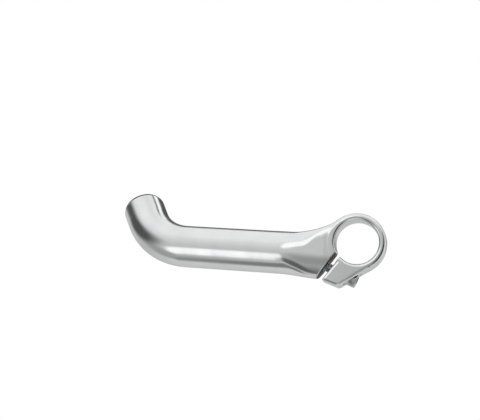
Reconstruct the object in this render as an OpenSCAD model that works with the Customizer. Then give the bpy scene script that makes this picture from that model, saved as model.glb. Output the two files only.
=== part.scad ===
// Bicycle bar end: a forged aluminium arm with a split clamp, its clamp screw and washer,
// and the plug in the open end of the arm.
//
// The origin is the centre of the clamp's bore. The bore runs along Y, with the rider's hand
// side (outboard) towards -Y, and the arm leaves the clamp towards -X and turns up at its tip.
// All sizes are in millimetres.

/* [Clamp ring] */
// Outside diameter of the handlebar that the clamp grips
bar_d = 22.2; // [20:0.1:26]
// Radial room between the handlebar and the relaxed bore
bar_clear = 0.1; // [0.05:0.05:0.2]
// Width of the clamp along the bore
clamp_w = 14; // [11:0.5:18]
// Wall of the ring round the bore
ring_wall = 3.8; // [3:0.1:5]
// Rounding of the ring's outer edges
ring_edge = 1.3; // [0.4:0.1:1.6]
// Chamfer at both ends of the bore
bore_chamfer = 1.1; // [0.4:0.1:1.8]

/* [Slit and lug] */
// Angle of the slit below the horizontal
slit_fall = 51.5; // [45:0.5:58]
// Width of the slit
slit_gap = 3.5; // [2:0.1:4]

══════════

> AIM OF THE EXERCISE
Restate the listing in full, word for word.

> RESPONSE
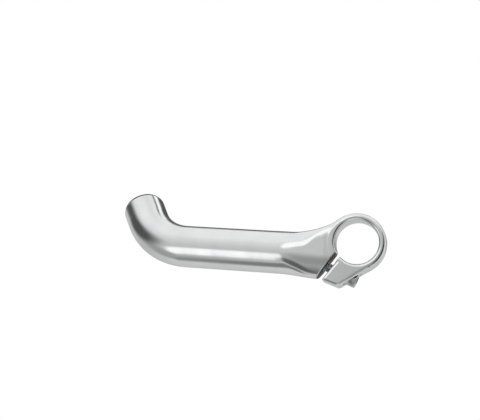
Reconstruct the object in this render as an OpenSCAD model that works with the Customizer. Then give the bpy scene script that makes this picture from that model, saved as model.glb. Output the two files only.
=== part.scad ===
// Bicycle bar end: a forged aluminium arm with a split clamp, its clamp screw and washer,
// and the plug in the open end of the arm.
//
// The origin is the centre of the clamp's bore. The bore runs along Y, with the rider's hand
// side (outboard) towards -Y, and the arm leaves the clamp towards -X and turns up at its tip.
// All sizes are in millimetres.

/* [Clamp ring] */
// Outside diameter of the handlebar that the clamp grips
bar_d = 22.2; // [20:0.1:26]
// Radial room between the handlebar and the relaxed bore
bar_clear = 0.1; // [0.05:0.05:0.2]
// Width of the clamp along the bore
clamp_w = 14; // [11:0.5:18]
// Wall of the ring round the bore
ring_wall = 3.8; // [3:0.1:5]
// Rounding of the ring's outer edges
ring_edge = 1.3; // [0.4:0.1:1.6]
// Chamfer at both ends of the bore
bore_chamfer = 1.1; // [0.4:0.1:1.8]

/* [Slit and lug] */
// Angle of the slit below the horizontal
slit_fall = 51.5; // [45:0.5:58]
// Width of the slit
slit_gap = 3.5; // [2:0.1:4]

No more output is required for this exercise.